■ Task input:
════

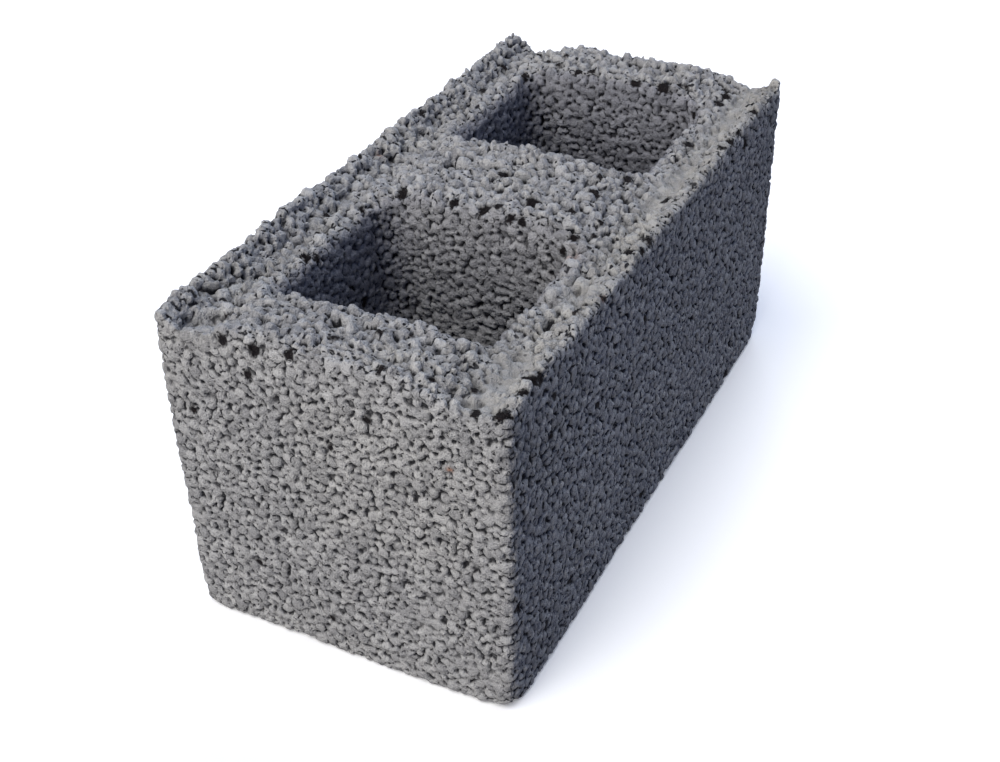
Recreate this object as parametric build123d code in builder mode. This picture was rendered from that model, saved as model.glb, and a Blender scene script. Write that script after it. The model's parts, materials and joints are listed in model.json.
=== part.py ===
# Hollow block of lightweight aggregate concrete, cast standing up in one piece.
# Sizes are millimetres. X runs along the length, Y across the thickness, Z is up.
# The underside was the smooth bed of the mould and the top is the open, rough side.
import os

from build123d import *

os.makedirs("parts", exist_ok=True)

# Whole block, with HEIGHT taken to the crest of the front lip, the one at -Y
LENGTH = 390.0
THICKNESS = 190.0
HEIGHT = 188.0

# Relief of the open side: lip, groove and crown. The back lip stands higher than the front one
LIP_WIDTH = 6.0
BACK_LIP_RISE = 2.6
GROOVE_INSET = 18.0
FRONT_GROOVE_DEPTH = 7.0
BACK_GROOVE_DEPTH = 6.0
SHOULDER_INSET = 46.0
SHOULDER_RISE = 2.5
CROWN_RISE = 4.5
LIP_BEND = 8.0
GROOVE_BEND = 10.0
SHOULDER_BEND = 40.0

# Walls around the two cells, measured at the open side
END_WEB = 45.0
MIDDLE_WEB = 80.0
SHELL = 36.0

# Corners of a cell, and how many degrees its walls lean in toward the bed
CELL_CORNER = 14.0
CORE_TAPER = 1.8

# Rounding of the worn edges
RIM_ROUND = 8.0
END_ROUND = 9.0
END_LIFT = 0.3
CORNER_ROUND = 4.0
BED_ROUND = 3.0
LIP_ROUND = 2.5

half_length = LENGTH / 2
half_thickness = THICKNESS / 2
top = HEIGHT + CROWN_RISE
lip_y = half_thickness - LIP_WIDTH
back_lip_z = HEIGHT + BACK_LIP_RISE
groove_y = half_thickness - GROOVE_INSET
front_groove_z = HEIGHT - FRONT_GROOVE_DEPTH
back_groove_z = HEIGHT - BACK_GROOVE_DEPTH
shoulder_y = half_thickness - SHOULDER_INSET
shoulder_z = HEIGHT + SHOULDER_RISE
cell_length = (LENGTH - 2 * END_WEB - MIDDLE_WEB) / 2
cell_width = THICKNESS - 2 * SHELL
cell_x = (MIDDLE_WEB + cell_length) / 2

# Mould core that leaves a cell, drawn at the open side and narrower toward the bed
with BuildPart() as core:
    with BuildSketch(Plane(origin=(0, 0, top + 1), z_dir=(0, 0, -1))):
        RectangleRounded(cell_length, cell_width, CELL_CORNER)
    extrude(amount=top + 1, taper=CORE_TAPER)

with BuildPart() as concrete_block:
    # Cross section with lips, grooves and crown, drawn out along the length
    with BuildSketch(Plane.YZ.offset(-half_length)) as section:
        with BuildLine():
            ThreePointArc((-shoulder_y, shoulder_z), (0, top), (shoulder_y, shoulder_z))
            Polyline(
                (shoulder_y, shoulder_z),
                (groove_y, back_groove_z),
                (lip_y, back_lip_z),
                (half_thickness, back_lip_z),
                (half_thickness, 0),
                (-half_thickness, 0),
                (-half_thickness, HEIGHT),
                (-lip_y, HEIGHT),
                (-groove_y, front_groove_z),
                (-shoulder_y, shoulder_z),
            )
        make_face()
        for at, bend in (
            (shoulder_y, SHOULDER_BEND),
            (groove_y, GROOVE_BEND),
            (lip_y, LIP_BEND),
        ):
            turns = section.vertices().filter_by(lambda v: abs(abs(v.X) - at) < 0.01)
            fillet(turns, bend)
    extrude(amount=LENGTH)
    # Upright corners
    fillet(concrete_block.edges().filter_by(Axis.Z), CORNER_ROUND)
    # Crown rolled over toward each end face
    with BuildSketch(Plane.XZ.offset(-groove_y)):
        for side in (-1, 1):
            face_x = side * half_length
            inner_x = side * (half_length - END_ROUND)
            outer_x = side * (half_length + 1)
            arc_top = top + END_LIFT
            with BuildLine():
                RadiusArc((inner_x, arc_top), (face_x, arc_top - END_ROUND), side * END_ROUND)
                Polyline(
                    (face_x, arc_top - END_ROUND),
                    (outer_x, arc_top - END_ROUND),
                    (outer_x, arc_top),
                    (inner_x, arc_top),
                )
            make_face()
    extrude(amount=2 * groove_y, mode=Mode.SUBTRACT)
    # Two cells, each the print of one core
    for side in (-1, 1):
        with Locations((side * cell_x, 0, 0)):
            add(core.part, mode=Mode.SUBTRACT)
    # Rims of the cells, rounded over onto webs and shells
    rims = concrete_block.edges().filter_by(
        lambda e: e.center().Z > front_groove_z
        and abs(e.center().Y) < cell_width / 2 + 1
        and abs(e.center().X) < half_length - END_WEB + 1
    )
    fillet(rims, RIM_ROUND)
    # Long top edges and the outer edges of the bed
    lips = concrete_block.edges().filter_by(Axis.X).filter_by(
        lambda e: abs(e.center().Y) > half_thickness - 0.1 and e.center().Z > HEIGHT - 0.1
    )
    fillet(lips, LIP_ROUND)
    bed = concrete_block.faces().sort_by(Axis.Z)[0].outer_wire().edges()
    fillet(bed, BED_ROUND)

concrete_block.part.label = "concrete_block"
export_step(concrete_block.part, "parts/concrete_block.step")
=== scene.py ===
# %% [markdown]
# # A hollow block of expanded clay concrete
# The real block is small fired clay pellets, each wrapped in grey cement paste, shaken and pressed in a
# steel mould. It comes out at once, so every face shows the pellets it was pressed from. The solid from the
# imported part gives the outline, and this script grows the pellets on it.

import json
import math

import bpy
import numpy as np
from mathutils import Matrix, Vector
from mathutils.kdtree import KDTree

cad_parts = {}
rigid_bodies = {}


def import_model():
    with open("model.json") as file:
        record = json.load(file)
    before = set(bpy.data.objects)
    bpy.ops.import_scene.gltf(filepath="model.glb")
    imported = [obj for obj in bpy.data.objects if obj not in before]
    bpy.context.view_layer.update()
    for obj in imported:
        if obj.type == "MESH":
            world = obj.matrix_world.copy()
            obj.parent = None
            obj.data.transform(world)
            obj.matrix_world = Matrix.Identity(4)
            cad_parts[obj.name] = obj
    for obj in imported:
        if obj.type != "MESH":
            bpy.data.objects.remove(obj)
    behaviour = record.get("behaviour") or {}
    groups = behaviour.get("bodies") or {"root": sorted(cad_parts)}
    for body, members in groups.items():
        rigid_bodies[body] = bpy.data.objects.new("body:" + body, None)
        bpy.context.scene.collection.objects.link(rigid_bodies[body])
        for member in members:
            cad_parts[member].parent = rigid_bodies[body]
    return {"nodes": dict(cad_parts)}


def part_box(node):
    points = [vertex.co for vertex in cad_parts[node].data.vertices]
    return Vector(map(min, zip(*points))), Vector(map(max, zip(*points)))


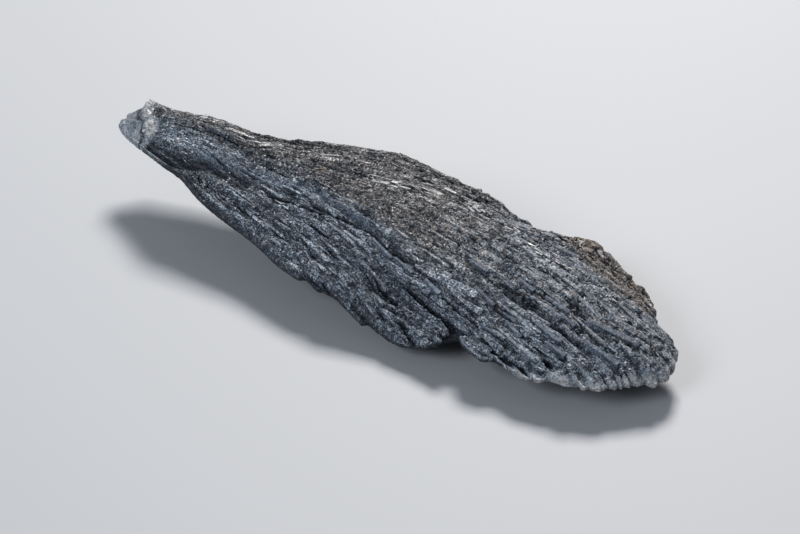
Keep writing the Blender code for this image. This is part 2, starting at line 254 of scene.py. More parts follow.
# bundles and fibres inside the ridges, and where they break
bundles = {
    "counts": (110, 300),  # across the whole spray, coarse to fine
    "lobes": 30,  # the broad fingers that end in the rim
    "lobeHeight": 0.4, "lobeReach": 1.3,
    "heights": (0.06, 0.03),
    "outlineStep": 0.16,
    "notch": 0.5, "crumb": 0.2,  # how deep gaps between fingers, and crumbs at the back, bite into the rim
    "bay": (12.9, -11.8, 0.9),  # x, y and depth of the bay in the front rim
    "gapDepth": 0.35, "gapReach": 2.2,  # and the groove they leave on the top
    "softRim": 0.35,
}


lobeLevel = 2  # the counts come first


def share(place):  # 0 front to 1 back, in even steps of ridges
    return np.interp(place, knots[0], np.linspace(0, 1, len(knots[0])))


def partition(count):
    return np.concatenate([[0], np.cumsum(dice.dirichlet(np.full(count, 5.0)))])


cells = [partition(count) for count in (*bundles["counts"], bundles["lobes"])]
cellPhase = [dice.uniform(0, 2 * np.pi, (2, count)) for count in bundles["counts"]]
cellRise = [dice.uniform(0.3, 1.0, count) for count in bundles["counts"]]


def cellOf(s, level):
    edges = cells[level]
    k = np.clip(np.searchsorted(edges, s) - 1, 0, len(edges) - 2)
    return k, (s - edges[k]) / (edges[k + 1] - edges[k])


def offMiddle(place):  # 0 in the middle of a finger, 1 between two
    return np.abs(2 * cellOf(share(place), lobeLevel)[1] - 1)


def crown(u):  # a rounded back, from 0 on one side to 1 on the other
    return np.sqrt(np.maximum(1 - (2 * u - 1) ** 2, 0)) - 0.75


def rods(place, x, toRim):  # rounded backs of the bundles and fibres
    s, total = share(place), 0
    for level, height in enumerate(bundles["heights"]):
        k, u = cellOf(s, level)
        swell = 0.55 + 0.45 * np.sin(x / (3.1 - level) + cellPhase[level][0][k])
        swell = swell * np.interp(x, (0, 16), (1, 0.3))
        total = total + height * cellRise[level][k] * swell * crown(u)
    fingers = bundles["lobeHeight"] * np.exp(-toRim / bundles["lobeReach"]) * unit((x + 4) / 10)
    return (total + fingers * crown(cellOf(s, lobeLevel)[1])) * roomAt(place, x)


def finePoints(points):
    fine = []
    for a, b in zip(points, np.roll(points, -1, axis=0)):
        count = max(2, round(math.dist(a, b) / bundles["outlineStep"]))
        fine += [a + (b - a) * t for t in np.arange(count) / count]
    return np.array(fine)


def notchedOutline():
    points = finePoints(rim[:, :2])
    ahead = np.roll(points, -2, axis=0) - np.roll(points, 2, axis=0)
    inwards = np.stack([-ahead[:, 1], ahead[:, 0]], -1) / np.linalg.norm(ahead, axis=1)[:, None]
    x = points[:, 0]
    k, u = cellOf(share(placeOf(x, points[:, 1])), lobeLevel)
    bite = np.abs(2 * u - 1) ** 3 * (0.6 + 0.4 * cellRise[0][k]) + 0.06 * dice.uniform(0, 1, len(x))
    depth = bundles["notch"] * bite * np.interp(x, (-33, -24, 0, 12, 25), (0.05, 0.1, 0.3, 0.8, 1.0))
    crumbs = np.abs(np.convolve(dice.normal(0, 1, len(x)), np.full(5, 0.45), mode="same"))
    crumbs = bundles["crumb"] * crumbs * (points[:, 1] > -1)
    depth = depth + crumbs * np.interp(x, (-22, -12, 18, 26), (0.1, 1, 1, 0.4))
    bayX, bayY, bayDepth = bundles["bay"]
    bay = bayDepth * np.exp(-((x - bayX) ** 2 + (points[:, 1] - bayY) ** 2) / 0.5)
    return points + inwards * (depth + bay)[:, None]


outline = notchedOutline()
mapX, mapY = np.arange(-36, 37, 0.1), np.arange(-15, 11, 0.1)
rimMap = distanceInside(*np.meshgrid(mapX, mapY, indexing="ij"), outline)


def readGrid(grid, a, b, u, v):
    near = grid[a, b] * (1 - v) + grid[a, b + 1] * v
    return near * (1 - u) + (grid[a + 1, b] * (1 - v) + grid[a + 1, b + 1] * v) * u


def toRimAt(x, y):  # distance in from the rim, read off the map
    i, j = np.clip((x - mapX[0]) * 10, 0, len(mapX) - 2), np.clip((y - mapY[0]) * 10, 0, len(mapY) - 2)
    a, b = i.astype(int), j.astype(int)
    return readGrid(rimMap, a, b, i - a, j - b)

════

■ Your goal: From the top of the listing above, restate each line word for word up to and including the line with "LIP_ROUND = 2.5"; add nothing else.

■ Result of this exercise:
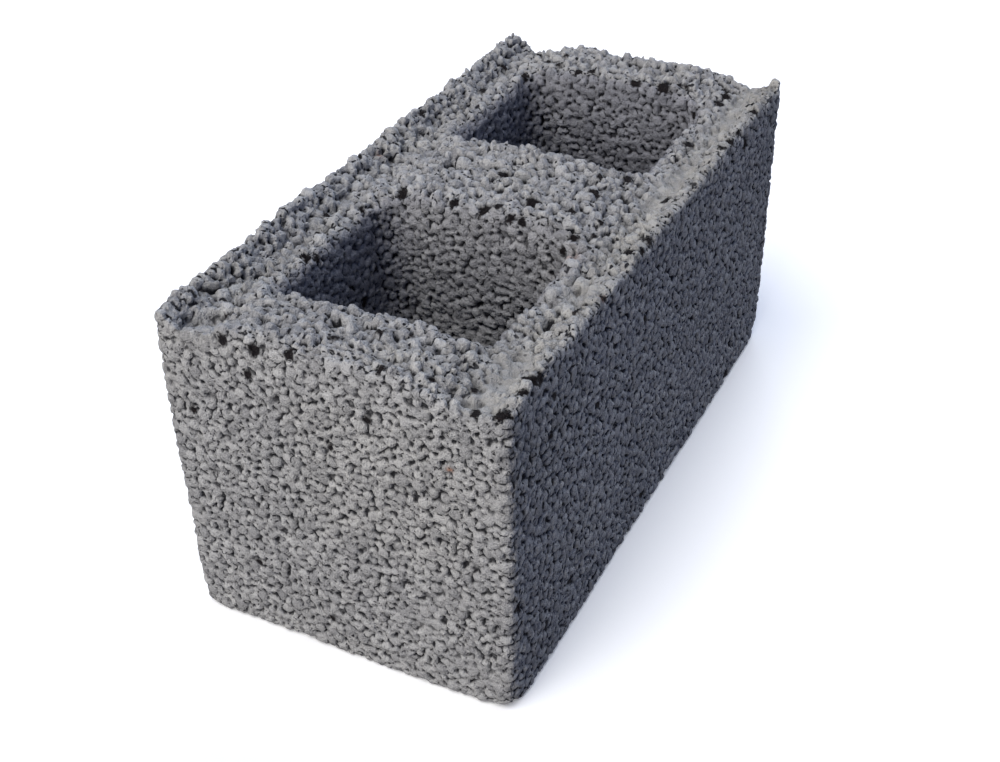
Recreate this object as parametric build123d code in builder mode. This picture was rendered from that model, saved as model.glb, and a Blender scene script. Write that script after it. The model's parts, materials and joints are listed in model.json.
=== part.py ===
# Hollow block of lightweight aggregate concrete, cast standing up in one piece.
# Sizes are millimetres. X runs along the length, Y across the thickness, Z is up.
# The underside was the smooth bed of the mould and the top is the open, rough side.
import os

from build123d import *

os.makedirs("parts", exist_ok=True)

# Whole block, with HEIGHT taken to the crest of the front lip, the one at -Y
LENGTH = 390.0
THICKNESS = 190.0
HEIGHT = 188.0

# Relief of the open side: lip, groove and crown. The back lip stands higher than the front one
LIP_WIDTH = 6.0
BACK_LIP_RISE = 2.6
GROOVE_INSET = 18.0
FRONT_GROOVE_DEPTH = 7.0
BACK_GROOVE_DEPTH = 6.0
SHOULDER_INSET = 46.0
SHOULDER_RISE = 2.5
CROWN_RISE = 4.5
LIP_BEND = 8.0
GROOVE_BEND = 10.0
SHOULDER_BEND = 40.0

# Walls around the two cells, measured at the open side
END_WEB = 45.0
MIDDLE_WEB = 80.0
SHELL = 36.0

# Corners of a cell, and how many degrees its walls lean in toward the bed
CELL_CORNER = 14.0
CORE_TAPER = 1.8

# Rounding of the worn edges
RIM_ROUND = 8.0
END_ROUND = 9.0
END_LIFT = 0.3
CORNER_ROUND = 4.0
BED_ROUND = 3.0
LIP_ROUND = 2.5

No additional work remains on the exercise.